Your instructions: Examine the material below. Gather every line in which the string "joints" appears.

Data supplied:
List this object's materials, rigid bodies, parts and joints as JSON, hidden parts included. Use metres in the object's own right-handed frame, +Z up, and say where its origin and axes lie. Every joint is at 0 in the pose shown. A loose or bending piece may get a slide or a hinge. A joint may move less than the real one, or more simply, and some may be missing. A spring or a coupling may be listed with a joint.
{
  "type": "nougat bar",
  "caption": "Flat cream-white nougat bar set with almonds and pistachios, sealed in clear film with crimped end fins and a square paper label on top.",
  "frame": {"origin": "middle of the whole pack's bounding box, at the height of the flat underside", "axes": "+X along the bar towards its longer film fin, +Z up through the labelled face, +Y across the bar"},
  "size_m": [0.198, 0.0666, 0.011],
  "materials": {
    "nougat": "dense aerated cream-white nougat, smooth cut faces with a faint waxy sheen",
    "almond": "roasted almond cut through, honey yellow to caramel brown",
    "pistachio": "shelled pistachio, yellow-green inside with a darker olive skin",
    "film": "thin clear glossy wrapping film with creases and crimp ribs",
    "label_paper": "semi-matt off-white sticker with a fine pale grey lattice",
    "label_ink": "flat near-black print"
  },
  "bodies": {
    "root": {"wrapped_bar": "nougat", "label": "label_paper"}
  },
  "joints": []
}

* * *

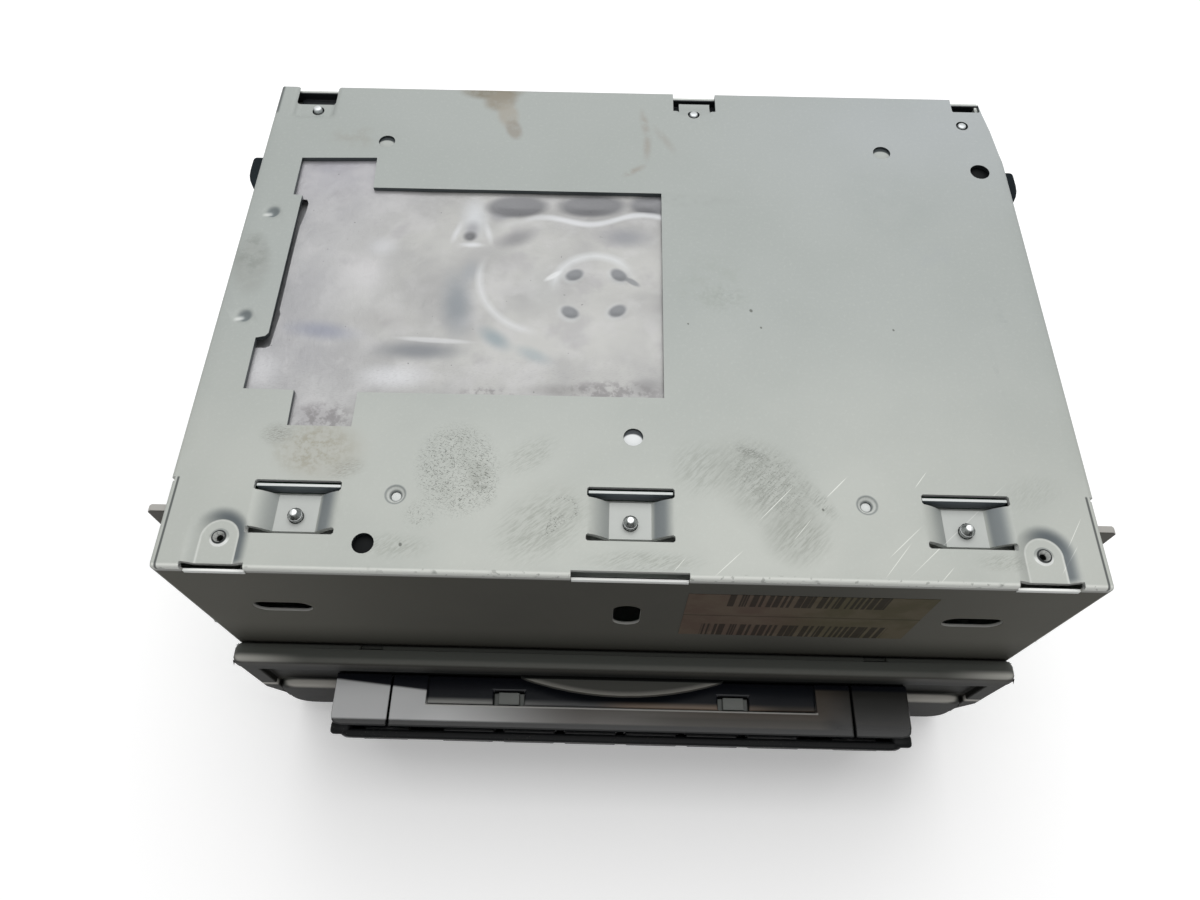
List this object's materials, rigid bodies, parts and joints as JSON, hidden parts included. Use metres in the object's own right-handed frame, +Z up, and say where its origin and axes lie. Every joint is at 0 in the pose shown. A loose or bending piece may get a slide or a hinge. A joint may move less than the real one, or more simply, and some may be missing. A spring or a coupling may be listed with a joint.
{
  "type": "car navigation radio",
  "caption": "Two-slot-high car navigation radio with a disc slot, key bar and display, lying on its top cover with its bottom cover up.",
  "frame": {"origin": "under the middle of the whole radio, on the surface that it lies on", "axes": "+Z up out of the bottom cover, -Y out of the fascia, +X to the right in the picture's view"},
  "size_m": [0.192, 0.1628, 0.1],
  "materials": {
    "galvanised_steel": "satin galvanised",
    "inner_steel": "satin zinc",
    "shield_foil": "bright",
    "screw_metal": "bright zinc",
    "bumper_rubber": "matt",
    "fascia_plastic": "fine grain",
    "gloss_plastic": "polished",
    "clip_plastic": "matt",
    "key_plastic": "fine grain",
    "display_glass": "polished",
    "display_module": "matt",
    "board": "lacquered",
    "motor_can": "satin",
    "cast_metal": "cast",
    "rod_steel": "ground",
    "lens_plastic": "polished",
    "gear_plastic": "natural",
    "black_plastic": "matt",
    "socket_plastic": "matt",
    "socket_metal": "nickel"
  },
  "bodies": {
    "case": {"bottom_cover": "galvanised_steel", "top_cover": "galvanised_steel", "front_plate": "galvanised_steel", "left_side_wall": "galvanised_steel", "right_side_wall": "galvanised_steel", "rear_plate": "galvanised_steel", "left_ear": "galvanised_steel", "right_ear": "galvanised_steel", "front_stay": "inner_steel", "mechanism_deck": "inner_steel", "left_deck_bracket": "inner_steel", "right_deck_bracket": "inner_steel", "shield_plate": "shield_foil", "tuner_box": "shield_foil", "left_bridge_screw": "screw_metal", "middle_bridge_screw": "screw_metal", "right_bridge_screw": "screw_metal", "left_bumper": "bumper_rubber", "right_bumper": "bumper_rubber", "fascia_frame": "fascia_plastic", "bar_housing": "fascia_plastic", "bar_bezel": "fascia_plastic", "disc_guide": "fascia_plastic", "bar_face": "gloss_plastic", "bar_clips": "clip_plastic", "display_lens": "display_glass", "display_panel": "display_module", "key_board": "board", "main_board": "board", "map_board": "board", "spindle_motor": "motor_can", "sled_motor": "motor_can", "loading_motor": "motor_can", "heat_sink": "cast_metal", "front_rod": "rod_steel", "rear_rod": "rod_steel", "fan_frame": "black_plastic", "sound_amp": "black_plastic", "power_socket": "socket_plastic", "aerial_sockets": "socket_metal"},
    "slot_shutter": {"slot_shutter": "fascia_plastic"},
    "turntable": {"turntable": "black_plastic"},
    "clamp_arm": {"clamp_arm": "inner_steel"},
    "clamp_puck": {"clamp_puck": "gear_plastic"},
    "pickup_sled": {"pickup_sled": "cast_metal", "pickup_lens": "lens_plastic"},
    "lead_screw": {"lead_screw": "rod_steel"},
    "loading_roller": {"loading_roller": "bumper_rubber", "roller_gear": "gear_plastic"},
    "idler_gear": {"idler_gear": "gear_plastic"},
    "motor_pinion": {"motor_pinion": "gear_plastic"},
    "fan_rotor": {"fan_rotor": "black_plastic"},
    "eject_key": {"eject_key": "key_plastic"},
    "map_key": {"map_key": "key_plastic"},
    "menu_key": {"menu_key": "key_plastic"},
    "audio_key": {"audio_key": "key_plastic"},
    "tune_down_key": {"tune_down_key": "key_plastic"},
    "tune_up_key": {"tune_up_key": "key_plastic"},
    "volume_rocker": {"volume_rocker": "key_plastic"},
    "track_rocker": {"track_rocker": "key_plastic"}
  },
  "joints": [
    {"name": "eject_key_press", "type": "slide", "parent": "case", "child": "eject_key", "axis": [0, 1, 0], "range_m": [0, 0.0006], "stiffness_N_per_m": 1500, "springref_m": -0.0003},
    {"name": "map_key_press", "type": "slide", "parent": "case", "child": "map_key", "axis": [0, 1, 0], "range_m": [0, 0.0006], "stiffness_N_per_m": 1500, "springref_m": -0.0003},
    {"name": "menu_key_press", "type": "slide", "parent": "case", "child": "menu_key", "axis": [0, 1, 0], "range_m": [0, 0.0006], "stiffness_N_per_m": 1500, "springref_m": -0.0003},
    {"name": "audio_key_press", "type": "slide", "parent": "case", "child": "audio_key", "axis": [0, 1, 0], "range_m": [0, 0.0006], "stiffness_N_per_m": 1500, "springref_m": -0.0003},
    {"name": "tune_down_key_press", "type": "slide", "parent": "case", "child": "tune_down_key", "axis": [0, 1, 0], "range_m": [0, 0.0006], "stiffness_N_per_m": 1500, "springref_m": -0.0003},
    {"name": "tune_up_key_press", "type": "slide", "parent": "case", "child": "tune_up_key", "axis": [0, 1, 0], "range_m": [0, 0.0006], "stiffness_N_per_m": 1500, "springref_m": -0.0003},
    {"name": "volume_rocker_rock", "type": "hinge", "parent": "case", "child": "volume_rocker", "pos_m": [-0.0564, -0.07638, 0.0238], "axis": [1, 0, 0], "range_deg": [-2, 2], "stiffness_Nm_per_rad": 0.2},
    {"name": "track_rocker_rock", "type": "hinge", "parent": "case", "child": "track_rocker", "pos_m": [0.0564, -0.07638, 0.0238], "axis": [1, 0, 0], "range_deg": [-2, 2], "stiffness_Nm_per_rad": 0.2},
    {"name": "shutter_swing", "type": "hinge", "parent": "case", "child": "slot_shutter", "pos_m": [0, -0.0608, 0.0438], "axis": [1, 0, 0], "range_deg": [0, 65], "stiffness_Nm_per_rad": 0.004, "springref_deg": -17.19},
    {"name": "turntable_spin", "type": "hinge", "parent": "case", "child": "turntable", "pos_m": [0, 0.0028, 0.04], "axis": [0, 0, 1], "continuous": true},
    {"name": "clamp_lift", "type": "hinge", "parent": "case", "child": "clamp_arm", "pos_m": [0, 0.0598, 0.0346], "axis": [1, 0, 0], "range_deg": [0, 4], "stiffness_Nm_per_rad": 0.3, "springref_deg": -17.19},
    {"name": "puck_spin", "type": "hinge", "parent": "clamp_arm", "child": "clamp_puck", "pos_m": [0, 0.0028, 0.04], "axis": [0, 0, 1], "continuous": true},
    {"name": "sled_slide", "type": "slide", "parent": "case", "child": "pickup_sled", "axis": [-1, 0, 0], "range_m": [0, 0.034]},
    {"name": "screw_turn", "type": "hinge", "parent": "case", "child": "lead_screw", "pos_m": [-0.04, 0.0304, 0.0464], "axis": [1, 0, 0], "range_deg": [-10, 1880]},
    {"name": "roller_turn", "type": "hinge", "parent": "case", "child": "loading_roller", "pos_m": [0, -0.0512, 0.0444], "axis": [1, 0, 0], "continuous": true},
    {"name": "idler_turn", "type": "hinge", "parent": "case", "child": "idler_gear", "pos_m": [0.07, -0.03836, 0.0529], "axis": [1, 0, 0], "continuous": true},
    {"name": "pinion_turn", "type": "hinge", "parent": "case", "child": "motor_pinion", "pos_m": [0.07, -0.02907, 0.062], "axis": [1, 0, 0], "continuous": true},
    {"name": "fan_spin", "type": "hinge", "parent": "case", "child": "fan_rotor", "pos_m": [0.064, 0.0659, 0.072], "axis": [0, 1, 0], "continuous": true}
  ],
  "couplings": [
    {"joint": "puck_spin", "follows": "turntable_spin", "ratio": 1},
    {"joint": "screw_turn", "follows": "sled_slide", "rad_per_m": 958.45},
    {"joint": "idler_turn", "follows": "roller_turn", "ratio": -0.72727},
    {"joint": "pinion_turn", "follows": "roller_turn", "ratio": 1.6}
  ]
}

Written reply:
List this object's materials, rigid bodies, parts and joints as JSON, hidden parts included. Use metres in the object's own right-handed frame, +Z up, and say where its origin and axes lie. Every joint is at 0 in the pose shown. A loose or bending piece may get a slide or a hinge. A joint may move less than the real one, or more simply, and some may be missing. A spring or a coupling may be listed with a joint.
  "joints": []
List this object's materials, rigid bodies, parts and joints as JSON, hidden parts included. Use metres in the object's own right-handed frame, +Z up, and say where its origin and axes lie. Every joint is at 0 in the pose shown. A loose or bending piece may get a slide or a hinge. A joint may move less than the real one, or more simply, and some may be missing. A spring or a coupling may be listed with a joint.
  "joints": [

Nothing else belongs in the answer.